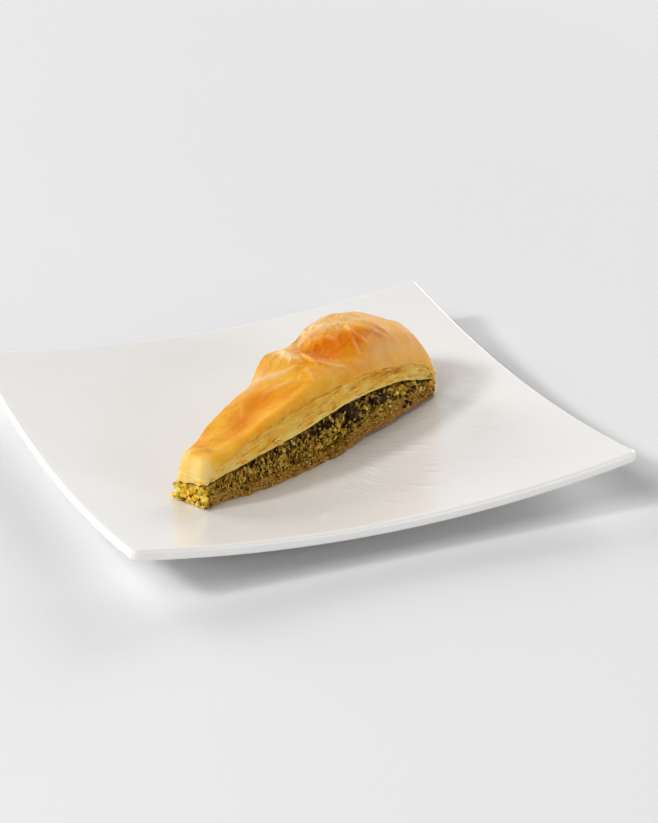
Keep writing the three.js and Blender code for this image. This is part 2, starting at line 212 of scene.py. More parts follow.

·····

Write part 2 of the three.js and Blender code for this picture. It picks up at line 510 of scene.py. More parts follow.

·····

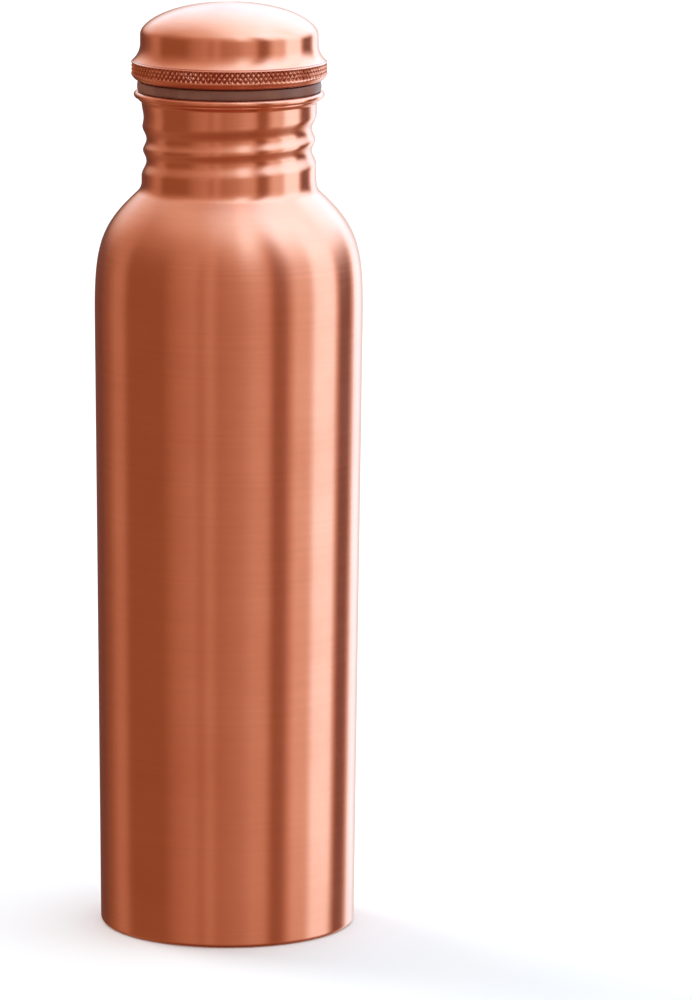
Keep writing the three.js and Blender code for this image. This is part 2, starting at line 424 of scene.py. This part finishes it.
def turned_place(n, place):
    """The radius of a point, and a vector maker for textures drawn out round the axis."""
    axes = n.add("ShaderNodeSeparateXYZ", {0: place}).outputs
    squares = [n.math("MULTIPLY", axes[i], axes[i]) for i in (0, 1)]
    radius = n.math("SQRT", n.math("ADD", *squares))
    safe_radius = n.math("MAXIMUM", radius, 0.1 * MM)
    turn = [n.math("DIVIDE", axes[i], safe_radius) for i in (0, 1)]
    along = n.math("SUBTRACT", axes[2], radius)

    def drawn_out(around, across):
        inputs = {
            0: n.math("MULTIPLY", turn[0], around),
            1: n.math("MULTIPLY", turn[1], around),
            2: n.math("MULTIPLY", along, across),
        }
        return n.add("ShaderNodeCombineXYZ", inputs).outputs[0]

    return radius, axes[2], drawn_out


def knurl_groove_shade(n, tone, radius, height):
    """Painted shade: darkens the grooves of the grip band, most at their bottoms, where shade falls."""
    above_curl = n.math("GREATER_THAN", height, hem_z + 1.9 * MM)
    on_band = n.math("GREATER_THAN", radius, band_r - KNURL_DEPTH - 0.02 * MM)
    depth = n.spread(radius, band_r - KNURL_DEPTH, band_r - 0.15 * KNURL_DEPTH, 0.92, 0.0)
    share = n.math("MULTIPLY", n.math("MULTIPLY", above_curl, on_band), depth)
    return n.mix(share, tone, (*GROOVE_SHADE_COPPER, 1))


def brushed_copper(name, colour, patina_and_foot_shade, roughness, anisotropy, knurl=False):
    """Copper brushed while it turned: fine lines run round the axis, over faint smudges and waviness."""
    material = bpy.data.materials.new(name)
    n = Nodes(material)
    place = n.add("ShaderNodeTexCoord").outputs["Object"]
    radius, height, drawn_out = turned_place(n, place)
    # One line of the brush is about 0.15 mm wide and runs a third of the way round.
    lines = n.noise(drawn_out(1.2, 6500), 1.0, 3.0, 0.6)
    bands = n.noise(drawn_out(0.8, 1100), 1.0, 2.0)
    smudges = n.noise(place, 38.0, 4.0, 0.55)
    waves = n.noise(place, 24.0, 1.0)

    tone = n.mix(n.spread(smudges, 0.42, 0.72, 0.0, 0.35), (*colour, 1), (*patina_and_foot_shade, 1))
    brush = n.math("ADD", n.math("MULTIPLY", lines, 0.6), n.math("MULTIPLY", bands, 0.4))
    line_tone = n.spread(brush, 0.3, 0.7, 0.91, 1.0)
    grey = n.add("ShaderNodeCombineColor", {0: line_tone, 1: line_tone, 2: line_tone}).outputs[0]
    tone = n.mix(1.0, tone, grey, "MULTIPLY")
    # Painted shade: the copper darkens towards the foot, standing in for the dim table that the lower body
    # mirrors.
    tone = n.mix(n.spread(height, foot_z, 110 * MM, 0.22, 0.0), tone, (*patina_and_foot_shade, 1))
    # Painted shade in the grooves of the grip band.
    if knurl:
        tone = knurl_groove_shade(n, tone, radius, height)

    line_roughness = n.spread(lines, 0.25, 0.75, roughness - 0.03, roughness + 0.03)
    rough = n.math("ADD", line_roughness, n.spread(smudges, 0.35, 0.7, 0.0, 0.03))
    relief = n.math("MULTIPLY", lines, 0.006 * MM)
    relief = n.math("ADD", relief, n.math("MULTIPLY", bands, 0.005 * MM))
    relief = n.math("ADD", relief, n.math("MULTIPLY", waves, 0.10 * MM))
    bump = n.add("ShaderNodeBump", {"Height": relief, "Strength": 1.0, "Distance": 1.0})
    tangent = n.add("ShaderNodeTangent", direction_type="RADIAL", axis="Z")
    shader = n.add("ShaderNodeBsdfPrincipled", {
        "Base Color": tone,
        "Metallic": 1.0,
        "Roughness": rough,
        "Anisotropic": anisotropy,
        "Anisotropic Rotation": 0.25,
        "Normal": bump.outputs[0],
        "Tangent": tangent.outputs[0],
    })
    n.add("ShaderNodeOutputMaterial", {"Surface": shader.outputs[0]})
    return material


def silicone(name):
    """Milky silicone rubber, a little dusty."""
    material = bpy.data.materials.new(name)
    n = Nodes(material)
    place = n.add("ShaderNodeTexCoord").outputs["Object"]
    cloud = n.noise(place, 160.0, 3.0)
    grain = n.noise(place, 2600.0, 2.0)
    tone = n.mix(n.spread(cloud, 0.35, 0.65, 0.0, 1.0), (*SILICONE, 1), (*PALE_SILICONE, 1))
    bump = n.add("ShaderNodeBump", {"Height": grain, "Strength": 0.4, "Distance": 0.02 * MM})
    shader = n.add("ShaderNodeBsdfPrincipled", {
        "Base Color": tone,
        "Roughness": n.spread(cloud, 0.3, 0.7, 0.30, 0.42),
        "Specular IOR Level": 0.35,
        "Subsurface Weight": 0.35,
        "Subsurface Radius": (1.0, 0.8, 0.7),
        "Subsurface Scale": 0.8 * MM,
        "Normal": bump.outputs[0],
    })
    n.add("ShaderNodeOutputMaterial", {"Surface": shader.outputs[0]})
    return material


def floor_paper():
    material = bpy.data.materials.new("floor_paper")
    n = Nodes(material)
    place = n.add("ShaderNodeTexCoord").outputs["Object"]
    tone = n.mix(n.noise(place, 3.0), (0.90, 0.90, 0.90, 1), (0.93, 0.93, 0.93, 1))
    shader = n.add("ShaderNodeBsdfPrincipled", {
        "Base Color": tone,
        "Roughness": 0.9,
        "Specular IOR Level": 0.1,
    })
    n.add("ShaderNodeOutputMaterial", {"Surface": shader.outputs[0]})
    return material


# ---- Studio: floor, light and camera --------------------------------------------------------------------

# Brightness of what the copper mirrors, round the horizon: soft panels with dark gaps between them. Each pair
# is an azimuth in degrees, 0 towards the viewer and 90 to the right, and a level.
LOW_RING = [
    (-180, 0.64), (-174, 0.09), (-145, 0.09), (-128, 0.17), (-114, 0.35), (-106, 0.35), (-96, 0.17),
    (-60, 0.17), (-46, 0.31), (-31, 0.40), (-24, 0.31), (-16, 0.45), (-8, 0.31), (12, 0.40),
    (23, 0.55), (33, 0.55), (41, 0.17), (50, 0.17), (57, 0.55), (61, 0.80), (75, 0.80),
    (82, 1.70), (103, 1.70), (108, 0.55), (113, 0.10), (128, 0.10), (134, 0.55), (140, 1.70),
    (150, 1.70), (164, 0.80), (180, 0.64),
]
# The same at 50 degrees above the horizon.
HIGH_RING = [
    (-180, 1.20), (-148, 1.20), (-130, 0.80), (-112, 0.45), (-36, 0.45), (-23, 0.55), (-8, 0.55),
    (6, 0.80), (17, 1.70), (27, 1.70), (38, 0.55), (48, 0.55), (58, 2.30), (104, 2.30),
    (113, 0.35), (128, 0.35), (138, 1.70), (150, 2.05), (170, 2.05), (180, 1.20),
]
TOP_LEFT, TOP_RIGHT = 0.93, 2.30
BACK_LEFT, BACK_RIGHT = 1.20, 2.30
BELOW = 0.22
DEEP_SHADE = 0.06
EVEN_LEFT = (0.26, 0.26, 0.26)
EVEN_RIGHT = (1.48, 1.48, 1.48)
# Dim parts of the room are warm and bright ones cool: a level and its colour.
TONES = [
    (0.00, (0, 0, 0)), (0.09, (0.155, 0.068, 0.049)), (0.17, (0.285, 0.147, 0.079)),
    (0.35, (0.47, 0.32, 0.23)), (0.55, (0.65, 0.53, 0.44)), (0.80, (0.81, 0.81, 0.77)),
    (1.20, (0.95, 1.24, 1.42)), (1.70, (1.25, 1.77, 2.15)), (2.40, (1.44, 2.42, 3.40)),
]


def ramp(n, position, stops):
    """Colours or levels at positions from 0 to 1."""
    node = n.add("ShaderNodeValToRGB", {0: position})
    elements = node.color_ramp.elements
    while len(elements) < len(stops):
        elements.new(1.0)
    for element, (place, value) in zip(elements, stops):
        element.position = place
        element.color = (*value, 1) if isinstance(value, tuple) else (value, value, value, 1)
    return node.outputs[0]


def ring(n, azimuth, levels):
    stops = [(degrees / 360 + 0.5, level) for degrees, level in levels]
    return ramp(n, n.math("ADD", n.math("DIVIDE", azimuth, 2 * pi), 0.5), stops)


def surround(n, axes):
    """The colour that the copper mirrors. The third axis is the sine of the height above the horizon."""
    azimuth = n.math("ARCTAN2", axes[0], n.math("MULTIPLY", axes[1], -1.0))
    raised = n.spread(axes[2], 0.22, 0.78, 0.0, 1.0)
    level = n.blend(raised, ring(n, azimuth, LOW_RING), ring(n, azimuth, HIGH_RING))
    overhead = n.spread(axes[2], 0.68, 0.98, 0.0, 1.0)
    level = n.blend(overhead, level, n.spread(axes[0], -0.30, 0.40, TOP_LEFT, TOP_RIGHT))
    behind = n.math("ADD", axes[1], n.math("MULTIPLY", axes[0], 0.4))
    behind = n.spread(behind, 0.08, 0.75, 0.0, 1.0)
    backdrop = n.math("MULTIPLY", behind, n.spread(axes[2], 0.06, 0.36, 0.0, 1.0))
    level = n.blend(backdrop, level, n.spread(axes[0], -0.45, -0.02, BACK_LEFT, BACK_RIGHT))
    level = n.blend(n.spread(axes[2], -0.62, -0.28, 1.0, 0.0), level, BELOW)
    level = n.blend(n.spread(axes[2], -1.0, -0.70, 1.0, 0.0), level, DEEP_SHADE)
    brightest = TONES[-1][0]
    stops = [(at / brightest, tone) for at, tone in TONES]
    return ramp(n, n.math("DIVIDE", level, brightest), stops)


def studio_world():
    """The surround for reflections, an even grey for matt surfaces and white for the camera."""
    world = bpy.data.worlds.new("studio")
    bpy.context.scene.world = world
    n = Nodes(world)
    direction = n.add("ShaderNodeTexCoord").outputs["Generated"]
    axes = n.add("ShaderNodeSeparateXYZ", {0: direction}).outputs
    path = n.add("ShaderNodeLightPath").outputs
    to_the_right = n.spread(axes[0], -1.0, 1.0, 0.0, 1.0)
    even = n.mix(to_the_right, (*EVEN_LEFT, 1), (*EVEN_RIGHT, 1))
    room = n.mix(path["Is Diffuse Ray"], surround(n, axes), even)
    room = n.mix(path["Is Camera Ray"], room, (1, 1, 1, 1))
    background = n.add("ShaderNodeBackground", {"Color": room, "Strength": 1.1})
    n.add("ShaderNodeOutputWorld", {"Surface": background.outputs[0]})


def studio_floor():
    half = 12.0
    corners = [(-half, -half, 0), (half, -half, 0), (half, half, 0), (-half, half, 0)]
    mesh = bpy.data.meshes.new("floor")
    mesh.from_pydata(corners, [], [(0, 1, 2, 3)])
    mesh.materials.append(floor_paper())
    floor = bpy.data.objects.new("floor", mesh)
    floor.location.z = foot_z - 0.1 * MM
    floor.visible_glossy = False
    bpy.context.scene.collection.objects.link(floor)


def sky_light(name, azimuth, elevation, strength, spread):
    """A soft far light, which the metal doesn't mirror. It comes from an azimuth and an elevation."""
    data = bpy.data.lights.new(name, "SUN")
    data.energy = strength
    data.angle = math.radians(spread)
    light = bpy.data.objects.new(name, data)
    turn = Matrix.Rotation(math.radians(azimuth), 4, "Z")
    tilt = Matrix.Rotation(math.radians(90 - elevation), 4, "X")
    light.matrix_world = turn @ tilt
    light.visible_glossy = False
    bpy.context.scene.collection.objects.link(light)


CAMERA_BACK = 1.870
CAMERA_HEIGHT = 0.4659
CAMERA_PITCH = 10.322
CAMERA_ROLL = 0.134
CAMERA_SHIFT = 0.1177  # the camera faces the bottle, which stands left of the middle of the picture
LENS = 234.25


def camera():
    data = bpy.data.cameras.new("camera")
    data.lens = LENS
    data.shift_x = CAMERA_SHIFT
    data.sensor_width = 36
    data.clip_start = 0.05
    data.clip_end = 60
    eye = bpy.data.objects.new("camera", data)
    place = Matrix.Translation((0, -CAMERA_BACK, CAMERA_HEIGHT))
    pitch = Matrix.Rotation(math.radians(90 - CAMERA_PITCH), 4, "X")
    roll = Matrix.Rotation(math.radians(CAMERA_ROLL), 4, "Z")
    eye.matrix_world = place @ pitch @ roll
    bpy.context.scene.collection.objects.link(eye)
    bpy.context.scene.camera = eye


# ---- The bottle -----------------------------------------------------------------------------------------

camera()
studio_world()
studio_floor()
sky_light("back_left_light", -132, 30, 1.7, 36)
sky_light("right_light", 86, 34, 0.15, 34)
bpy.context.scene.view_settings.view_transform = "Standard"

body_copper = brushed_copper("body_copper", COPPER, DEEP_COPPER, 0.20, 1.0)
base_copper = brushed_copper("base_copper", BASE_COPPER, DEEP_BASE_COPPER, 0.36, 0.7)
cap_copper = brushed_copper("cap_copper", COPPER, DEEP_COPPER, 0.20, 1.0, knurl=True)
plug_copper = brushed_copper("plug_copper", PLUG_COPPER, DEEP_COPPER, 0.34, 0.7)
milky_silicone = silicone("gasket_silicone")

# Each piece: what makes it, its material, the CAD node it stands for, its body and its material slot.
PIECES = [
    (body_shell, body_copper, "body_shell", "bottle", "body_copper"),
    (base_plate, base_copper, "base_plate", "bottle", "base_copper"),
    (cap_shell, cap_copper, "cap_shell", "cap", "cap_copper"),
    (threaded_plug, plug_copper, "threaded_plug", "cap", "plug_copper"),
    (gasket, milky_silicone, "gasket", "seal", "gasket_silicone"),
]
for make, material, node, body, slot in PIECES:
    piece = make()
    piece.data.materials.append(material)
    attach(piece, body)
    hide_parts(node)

·····

** GIVEN PROBLEM **
Find the word "Keep" in the data and show each line that holds it.

** OUTPUT **
Keep writing the three.js and Blender code for this image. This is part 2, starting at line 212 of scene.py. More parts follow.
Keep writing the three.js and Blender code for this image. This is part 2, starting at line 424 of scene.py. This part finishes it.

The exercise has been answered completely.